### TASK DESCRIPTION
Repeat the line that contains "left = [Vector(start, -FOOT_WIDTH", the line that contains "depsgraph = bpy.context.evaluated_depsgraph_get()", and all lines between them, exactly and with no other lines.

### TASK INPUTS
☆ ☆ ☆ ☆ ☆ ☆ ☆
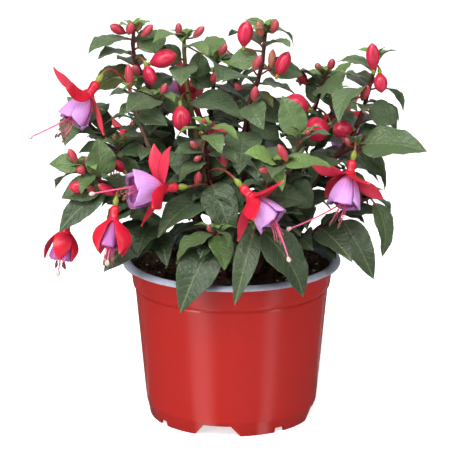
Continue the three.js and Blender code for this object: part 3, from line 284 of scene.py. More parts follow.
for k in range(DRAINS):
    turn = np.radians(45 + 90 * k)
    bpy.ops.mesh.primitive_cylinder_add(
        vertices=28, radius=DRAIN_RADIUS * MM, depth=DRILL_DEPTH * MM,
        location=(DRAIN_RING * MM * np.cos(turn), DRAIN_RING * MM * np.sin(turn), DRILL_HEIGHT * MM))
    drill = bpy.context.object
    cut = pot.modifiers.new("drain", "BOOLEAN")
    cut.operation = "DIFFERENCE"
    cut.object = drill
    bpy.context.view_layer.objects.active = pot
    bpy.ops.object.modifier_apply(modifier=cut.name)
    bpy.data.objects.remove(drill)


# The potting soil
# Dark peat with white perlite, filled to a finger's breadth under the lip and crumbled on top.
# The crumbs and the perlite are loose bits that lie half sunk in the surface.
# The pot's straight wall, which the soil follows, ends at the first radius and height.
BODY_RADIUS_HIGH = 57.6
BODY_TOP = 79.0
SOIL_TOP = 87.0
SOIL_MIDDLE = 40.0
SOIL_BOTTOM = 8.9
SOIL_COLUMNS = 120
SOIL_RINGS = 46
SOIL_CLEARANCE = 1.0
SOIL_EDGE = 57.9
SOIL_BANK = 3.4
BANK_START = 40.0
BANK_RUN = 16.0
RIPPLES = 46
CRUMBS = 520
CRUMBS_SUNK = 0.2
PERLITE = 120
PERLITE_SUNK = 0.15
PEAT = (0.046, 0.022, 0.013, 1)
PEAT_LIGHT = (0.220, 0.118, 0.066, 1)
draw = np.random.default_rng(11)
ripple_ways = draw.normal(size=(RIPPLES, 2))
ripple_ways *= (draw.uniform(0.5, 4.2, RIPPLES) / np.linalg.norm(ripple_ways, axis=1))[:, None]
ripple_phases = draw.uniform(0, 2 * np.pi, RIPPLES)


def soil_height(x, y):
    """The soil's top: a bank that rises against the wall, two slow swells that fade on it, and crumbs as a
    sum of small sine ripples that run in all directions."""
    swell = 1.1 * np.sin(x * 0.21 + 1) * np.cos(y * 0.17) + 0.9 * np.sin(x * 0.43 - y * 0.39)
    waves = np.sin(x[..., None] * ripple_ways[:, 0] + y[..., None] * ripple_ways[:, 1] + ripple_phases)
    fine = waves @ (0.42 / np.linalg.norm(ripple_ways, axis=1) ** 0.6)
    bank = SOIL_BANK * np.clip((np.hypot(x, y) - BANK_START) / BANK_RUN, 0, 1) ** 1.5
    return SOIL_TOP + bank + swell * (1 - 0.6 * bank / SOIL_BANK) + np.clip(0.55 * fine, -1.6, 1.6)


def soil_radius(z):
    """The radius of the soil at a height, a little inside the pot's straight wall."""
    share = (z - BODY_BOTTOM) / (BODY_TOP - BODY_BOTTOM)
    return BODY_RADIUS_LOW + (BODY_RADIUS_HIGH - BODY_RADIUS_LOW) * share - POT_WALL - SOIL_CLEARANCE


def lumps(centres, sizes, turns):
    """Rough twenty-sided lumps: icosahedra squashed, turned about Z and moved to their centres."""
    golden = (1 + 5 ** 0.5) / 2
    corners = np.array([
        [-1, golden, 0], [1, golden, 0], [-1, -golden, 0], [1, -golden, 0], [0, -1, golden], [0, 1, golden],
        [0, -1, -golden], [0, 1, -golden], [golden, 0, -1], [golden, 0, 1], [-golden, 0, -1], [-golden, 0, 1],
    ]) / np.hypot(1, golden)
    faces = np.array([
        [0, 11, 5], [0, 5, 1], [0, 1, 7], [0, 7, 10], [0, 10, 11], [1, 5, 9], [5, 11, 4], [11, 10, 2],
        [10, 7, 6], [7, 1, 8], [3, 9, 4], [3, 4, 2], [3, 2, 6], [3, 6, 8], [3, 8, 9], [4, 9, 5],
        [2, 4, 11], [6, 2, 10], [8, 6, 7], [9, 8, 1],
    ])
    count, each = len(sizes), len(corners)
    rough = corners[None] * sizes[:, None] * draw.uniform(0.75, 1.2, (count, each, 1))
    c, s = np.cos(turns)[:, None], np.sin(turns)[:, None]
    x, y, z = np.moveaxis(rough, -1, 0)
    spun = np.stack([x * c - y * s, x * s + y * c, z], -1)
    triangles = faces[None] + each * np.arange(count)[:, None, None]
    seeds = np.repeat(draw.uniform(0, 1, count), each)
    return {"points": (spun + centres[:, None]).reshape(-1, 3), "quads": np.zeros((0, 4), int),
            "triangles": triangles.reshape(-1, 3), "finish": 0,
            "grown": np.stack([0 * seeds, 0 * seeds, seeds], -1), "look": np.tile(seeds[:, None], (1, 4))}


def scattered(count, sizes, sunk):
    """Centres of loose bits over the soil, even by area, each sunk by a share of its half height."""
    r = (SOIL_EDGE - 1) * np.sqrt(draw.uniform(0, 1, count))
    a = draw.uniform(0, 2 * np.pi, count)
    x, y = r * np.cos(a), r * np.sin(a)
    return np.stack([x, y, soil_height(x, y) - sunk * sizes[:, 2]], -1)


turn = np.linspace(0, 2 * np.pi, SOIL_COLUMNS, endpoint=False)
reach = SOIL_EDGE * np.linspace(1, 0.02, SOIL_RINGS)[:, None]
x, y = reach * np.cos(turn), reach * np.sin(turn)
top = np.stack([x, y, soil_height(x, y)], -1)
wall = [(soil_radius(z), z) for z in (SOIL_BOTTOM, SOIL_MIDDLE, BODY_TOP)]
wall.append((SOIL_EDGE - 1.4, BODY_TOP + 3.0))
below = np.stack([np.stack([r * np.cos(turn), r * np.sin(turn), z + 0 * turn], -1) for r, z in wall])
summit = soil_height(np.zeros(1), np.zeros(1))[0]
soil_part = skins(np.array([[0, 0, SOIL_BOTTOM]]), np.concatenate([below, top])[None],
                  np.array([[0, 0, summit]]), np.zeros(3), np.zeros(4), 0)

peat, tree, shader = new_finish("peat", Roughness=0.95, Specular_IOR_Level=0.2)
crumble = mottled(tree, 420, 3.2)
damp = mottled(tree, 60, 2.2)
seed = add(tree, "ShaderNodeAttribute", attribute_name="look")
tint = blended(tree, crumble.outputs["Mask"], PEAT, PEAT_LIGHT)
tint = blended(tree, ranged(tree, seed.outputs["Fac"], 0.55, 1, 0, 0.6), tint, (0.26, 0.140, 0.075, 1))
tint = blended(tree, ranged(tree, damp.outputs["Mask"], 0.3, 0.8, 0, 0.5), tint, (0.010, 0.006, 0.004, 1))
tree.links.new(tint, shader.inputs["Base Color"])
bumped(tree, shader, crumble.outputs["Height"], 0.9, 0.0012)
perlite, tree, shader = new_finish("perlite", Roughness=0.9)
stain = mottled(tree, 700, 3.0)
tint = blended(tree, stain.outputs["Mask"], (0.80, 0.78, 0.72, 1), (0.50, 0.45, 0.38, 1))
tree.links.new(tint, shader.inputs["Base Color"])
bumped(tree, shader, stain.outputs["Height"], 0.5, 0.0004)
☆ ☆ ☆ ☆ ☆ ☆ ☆
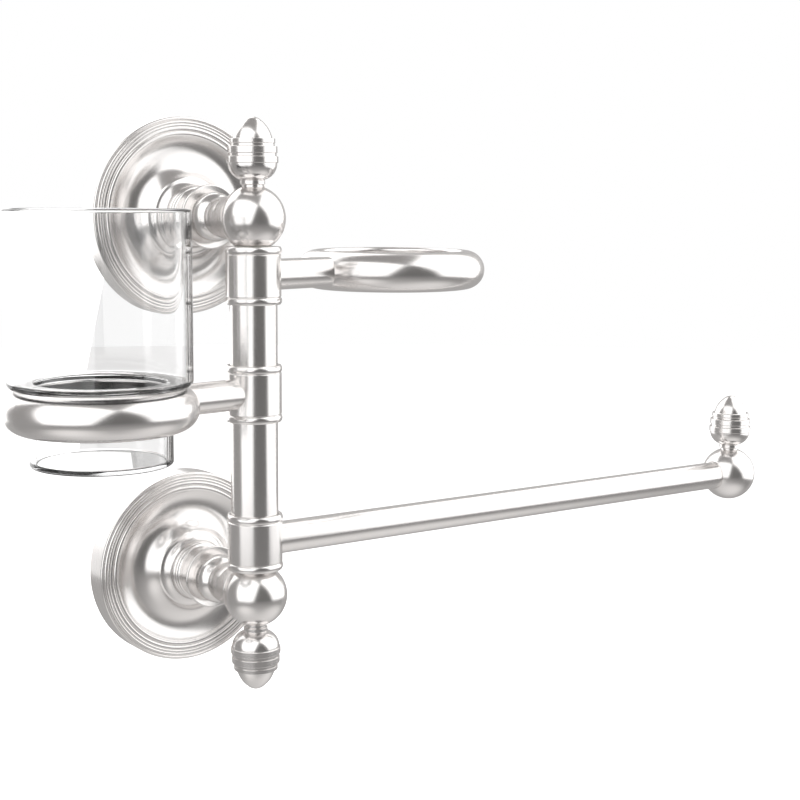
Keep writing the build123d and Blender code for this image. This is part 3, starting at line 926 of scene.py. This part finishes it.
☆ ☆ ☆ ☆ ☆ ☆ ☆
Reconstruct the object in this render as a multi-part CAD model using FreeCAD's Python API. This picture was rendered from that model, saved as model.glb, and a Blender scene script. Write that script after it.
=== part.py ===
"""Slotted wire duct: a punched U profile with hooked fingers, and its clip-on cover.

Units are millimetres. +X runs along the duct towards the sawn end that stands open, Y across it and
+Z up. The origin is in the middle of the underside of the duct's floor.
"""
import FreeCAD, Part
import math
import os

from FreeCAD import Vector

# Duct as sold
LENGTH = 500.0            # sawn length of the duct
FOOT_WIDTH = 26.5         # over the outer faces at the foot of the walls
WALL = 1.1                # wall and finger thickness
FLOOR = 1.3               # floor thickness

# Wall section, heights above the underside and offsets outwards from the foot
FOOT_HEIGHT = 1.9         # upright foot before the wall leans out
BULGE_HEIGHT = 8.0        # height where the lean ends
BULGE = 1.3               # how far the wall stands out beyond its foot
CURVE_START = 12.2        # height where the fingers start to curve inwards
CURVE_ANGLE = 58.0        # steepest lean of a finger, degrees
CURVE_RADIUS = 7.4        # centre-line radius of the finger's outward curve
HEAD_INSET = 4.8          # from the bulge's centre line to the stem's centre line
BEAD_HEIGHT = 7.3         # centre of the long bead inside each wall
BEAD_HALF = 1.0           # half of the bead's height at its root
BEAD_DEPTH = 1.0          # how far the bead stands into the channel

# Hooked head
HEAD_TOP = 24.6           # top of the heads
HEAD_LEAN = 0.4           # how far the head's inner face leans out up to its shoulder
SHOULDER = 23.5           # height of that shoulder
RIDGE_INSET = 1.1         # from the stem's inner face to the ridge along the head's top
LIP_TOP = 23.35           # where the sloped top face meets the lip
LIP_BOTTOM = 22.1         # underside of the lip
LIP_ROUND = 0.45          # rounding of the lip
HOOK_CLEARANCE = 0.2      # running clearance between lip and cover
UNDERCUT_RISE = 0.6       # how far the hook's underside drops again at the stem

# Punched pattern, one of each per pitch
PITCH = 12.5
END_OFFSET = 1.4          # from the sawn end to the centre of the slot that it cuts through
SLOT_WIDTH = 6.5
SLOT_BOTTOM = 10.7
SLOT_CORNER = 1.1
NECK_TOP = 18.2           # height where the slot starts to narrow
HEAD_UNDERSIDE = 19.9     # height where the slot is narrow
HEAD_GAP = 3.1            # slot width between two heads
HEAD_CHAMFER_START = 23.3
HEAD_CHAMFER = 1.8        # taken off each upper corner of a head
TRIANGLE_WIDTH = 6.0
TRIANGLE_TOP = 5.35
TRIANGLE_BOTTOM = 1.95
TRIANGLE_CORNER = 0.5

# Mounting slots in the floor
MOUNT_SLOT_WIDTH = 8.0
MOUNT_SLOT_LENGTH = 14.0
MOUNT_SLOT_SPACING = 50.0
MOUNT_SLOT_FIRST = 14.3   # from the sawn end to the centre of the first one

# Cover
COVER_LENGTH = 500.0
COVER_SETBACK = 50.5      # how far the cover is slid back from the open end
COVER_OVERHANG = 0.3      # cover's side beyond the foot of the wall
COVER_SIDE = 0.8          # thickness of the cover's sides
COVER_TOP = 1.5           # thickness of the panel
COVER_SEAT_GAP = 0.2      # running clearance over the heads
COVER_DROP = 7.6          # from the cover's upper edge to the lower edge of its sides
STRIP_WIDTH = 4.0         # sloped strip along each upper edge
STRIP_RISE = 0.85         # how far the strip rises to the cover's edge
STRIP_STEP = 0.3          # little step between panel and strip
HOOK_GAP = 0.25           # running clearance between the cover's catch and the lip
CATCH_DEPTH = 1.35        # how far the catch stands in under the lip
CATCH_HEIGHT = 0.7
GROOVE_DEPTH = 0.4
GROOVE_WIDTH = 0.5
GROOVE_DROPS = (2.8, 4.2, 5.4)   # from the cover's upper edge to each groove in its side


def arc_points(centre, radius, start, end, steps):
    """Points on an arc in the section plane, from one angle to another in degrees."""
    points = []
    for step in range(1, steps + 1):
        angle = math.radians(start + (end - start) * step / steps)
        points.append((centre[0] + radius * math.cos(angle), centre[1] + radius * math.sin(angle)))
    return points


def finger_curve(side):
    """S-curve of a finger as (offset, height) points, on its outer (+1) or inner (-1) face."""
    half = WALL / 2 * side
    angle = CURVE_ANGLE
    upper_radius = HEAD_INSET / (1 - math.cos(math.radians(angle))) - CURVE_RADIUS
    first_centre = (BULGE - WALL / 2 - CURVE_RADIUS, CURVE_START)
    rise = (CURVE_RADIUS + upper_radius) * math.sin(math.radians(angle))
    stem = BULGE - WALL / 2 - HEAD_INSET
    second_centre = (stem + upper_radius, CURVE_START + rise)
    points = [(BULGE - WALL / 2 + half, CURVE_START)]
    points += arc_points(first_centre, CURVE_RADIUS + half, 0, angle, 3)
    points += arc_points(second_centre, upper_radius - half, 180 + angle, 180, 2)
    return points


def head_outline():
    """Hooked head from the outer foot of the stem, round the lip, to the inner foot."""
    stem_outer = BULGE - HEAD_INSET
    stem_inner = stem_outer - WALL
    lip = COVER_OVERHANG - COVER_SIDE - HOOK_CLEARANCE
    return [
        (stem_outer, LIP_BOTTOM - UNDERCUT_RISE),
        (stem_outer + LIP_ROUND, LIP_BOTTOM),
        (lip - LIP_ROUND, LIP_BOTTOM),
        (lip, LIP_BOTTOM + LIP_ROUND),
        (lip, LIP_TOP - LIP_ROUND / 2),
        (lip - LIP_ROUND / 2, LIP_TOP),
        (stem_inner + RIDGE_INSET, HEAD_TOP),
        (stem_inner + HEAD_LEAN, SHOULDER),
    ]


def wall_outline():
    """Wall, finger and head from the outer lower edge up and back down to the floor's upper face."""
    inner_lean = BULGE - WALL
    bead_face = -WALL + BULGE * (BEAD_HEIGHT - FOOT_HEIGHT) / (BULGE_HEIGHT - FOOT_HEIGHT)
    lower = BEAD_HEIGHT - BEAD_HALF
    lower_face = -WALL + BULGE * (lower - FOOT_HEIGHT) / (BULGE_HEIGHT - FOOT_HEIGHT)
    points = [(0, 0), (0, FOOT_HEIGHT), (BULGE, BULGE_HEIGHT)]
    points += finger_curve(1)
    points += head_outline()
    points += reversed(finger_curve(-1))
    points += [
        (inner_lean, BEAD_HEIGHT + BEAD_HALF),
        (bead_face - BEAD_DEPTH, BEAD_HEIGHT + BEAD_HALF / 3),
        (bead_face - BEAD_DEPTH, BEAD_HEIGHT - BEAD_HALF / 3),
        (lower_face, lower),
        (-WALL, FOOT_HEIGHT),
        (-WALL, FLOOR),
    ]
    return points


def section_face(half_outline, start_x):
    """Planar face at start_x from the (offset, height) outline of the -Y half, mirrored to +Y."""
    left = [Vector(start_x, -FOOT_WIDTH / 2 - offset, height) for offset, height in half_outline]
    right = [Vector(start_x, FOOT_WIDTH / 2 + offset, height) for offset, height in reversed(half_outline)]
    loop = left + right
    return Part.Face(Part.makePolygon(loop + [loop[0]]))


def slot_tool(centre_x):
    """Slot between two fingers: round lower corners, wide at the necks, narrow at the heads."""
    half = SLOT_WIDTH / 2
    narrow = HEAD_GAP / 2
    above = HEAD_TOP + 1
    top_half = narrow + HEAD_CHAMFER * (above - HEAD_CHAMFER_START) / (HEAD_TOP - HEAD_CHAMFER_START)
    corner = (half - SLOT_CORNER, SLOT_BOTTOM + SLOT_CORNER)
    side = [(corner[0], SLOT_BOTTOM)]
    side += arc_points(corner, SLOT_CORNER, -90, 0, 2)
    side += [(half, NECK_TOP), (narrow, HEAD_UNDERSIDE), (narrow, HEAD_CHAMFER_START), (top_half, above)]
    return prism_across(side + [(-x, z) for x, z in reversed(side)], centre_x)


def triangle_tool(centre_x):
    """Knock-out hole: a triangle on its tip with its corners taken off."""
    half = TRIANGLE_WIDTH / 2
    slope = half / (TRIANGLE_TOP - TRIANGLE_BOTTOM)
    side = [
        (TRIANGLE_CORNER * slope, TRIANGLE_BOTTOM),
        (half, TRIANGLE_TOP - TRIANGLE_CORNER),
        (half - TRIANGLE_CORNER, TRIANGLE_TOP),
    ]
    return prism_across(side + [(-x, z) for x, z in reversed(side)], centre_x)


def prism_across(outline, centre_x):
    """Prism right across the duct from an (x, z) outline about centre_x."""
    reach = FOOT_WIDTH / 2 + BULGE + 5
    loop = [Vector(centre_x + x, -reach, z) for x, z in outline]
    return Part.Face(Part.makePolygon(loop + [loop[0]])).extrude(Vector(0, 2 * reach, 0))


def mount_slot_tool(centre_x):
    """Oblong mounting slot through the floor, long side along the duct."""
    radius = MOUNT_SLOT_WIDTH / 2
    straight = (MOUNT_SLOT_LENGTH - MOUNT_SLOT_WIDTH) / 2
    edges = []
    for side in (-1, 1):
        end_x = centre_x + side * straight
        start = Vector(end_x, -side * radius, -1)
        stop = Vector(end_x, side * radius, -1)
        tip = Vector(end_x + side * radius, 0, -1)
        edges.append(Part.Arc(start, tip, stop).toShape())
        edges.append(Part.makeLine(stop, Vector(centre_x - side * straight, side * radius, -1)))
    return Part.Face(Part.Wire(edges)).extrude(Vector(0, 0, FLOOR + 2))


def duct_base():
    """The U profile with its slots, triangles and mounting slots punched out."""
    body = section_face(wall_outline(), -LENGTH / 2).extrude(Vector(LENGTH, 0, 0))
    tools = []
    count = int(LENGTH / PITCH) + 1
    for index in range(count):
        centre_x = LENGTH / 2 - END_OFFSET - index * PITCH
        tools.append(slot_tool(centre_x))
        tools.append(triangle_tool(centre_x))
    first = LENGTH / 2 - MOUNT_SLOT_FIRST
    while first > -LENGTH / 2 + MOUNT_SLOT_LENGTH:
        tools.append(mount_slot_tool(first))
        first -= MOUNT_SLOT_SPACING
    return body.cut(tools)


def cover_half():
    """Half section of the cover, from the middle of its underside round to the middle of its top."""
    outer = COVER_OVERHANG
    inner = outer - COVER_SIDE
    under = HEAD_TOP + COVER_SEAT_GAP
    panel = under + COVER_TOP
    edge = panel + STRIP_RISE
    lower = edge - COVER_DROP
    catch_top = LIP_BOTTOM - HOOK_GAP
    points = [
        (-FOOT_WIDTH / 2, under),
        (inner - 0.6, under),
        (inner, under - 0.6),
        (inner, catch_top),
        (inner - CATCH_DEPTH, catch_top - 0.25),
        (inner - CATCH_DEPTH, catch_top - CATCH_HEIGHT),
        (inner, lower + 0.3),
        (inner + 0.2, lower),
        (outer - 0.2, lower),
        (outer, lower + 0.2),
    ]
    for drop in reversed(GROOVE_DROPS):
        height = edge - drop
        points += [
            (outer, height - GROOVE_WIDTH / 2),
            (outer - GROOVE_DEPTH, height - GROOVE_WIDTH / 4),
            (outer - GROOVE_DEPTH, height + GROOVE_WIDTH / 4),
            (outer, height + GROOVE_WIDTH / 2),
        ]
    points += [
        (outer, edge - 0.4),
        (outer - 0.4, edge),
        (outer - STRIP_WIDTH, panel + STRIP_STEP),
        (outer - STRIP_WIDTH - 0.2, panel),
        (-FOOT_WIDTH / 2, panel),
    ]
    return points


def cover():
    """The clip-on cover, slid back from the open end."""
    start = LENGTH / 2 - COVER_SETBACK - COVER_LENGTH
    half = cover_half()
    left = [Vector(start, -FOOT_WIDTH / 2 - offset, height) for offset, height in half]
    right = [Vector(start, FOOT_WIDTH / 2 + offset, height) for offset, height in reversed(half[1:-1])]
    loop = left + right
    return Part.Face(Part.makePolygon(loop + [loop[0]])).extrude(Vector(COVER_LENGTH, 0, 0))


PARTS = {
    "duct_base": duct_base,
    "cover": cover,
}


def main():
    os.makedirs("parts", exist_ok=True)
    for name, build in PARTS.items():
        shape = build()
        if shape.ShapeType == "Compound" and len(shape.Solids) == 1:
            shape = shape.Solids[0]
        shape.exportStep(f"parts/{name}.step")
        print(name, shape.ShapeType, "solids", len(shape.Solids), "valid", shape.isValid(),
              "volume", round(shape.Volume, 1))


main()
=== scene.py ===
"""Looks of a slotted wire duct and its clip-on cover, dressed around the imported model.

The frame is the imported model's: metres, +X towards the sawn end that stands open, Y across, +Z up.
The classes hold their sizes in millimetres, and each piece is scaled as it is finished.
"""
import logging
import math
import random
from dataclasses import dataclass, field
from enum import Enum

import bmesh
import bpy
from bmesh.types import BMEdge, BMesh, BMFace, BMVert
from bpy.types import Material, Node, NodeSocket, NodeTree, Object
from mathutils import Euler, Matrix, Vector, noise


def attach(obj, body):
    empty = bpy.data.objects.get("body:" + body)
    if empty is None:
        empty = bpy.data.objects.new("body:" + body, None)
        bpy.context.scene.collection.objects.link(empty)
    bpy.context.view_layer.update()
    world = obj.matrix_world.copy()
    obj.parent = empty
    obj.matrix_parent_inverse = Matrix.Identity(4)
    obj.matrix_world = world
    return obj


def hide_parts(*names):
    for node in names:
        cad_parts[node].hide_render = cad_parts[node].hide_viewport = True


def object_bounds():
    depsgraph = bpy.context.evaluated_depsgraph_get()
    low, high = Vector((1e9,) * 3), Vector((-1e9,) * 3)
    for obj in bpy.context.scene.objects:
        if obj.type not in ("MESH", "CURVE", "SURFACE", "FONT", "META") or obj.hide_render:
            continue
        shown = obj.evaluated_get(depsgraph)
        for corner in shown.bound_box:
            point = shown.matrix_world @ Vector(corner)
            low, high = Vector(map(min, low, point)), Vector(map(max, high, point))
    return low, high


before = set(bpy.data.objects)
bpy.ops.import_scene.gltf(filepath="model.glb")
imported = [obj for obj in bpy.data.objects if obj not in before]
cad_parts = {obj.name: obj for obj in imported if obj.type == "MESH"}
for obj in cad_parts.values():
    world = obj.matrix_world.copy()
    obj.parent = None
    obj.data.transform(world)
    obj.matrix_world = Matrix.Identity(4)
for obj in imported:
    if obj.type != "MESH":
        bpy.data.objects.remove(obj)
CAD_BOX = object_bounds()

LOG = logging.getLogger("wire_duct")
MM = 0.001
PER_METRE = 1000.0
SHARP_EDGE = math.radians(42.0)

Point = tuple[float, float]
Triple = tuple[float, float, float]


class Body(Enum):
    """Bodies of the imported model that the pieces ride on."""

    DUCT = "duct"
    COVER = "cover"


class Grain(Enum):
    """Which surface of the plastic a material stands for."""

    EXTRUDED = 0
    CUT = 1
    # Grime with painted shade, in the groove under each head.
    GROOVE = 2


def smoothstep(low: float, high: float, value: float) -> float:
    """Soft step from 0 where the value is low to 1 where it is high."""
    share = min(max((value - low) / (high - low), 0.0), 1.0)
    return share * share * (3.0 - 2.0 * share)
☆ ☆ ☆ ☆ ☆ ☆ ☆
### ANSWER TO THIS PROBLEM
    left = [Vector(start, -FOOT_WIDTH / 2 - offset, height) for offset, height in half]
    right = [Vector(start, FOOT_WIDTH / 2 + offset, height) for offset, height in reversed(half[1:-1])]
    loop = left + right
    return Part.Face(Part.makePolygon(loop + [loop[0]])).extrude(Vector(COVER_LENGTH, 0, 0))


PARTS = {
    "duct_base": duct_base,
    "cover": cover,
}


def main():
    os.makedirs("parts", exist_ok=True)
    for name, build in PARTS.items():
        shape = build()
        if shape.ShapeType == "Compound" and len(shape.Solids) == 1:
            shape = shape.Solids[0]
        shape.exportStep(f"parts/{name}.step")
        print(name, shape.ShapeType, "solids", len(shape.Solids), "valid", shape.isValid(),
              "volume", round(shape.Volume, 1))


main()
=== scene.py ===
"""Looks of a slotted wire duct and its clip-on cover, dressed around the imported model.

The frame is the imported model's: metres, +X towards the sawn end that stands open, Y across, +Z up.
The classes hold their sizes in millimetres, and each piece is scaled as it is finished.
"""
import logging
import math
import random
from dataclasses import dataclass, field
from enum import Enum

import bmesh
import bpy
from bmesh.types import BMEdge, BMesh, BMFace, BMVert
from bpy.types import Material, Node, NodeSocket, NodeTree, Object
from mathutils import Euler, Matrix, Vector, noise


def attach(obj, body):
    empty = bpy.data.objects.get("body:" + body)
    if empty is None:
        empty = bpy.data.objects.new("body:" + body, None)
        bpy.context.scene.collection.objects.link(empty)
    bpy.context.view_layer.update()
    world = obj.matrix_world.copy()
    obj.parent = empty
    obj.matrix_parent_inverse = Matrix.Identity(4)
    obj.matrix_world = world
    return obj


def hide_parts(*names):
    for node in names:
        cad_parts[node].hide_render = cad_parts[node].hide_viewport = True


def object_bounds():
    depsgraph = bpy.context.evaluated_depsgraph_get()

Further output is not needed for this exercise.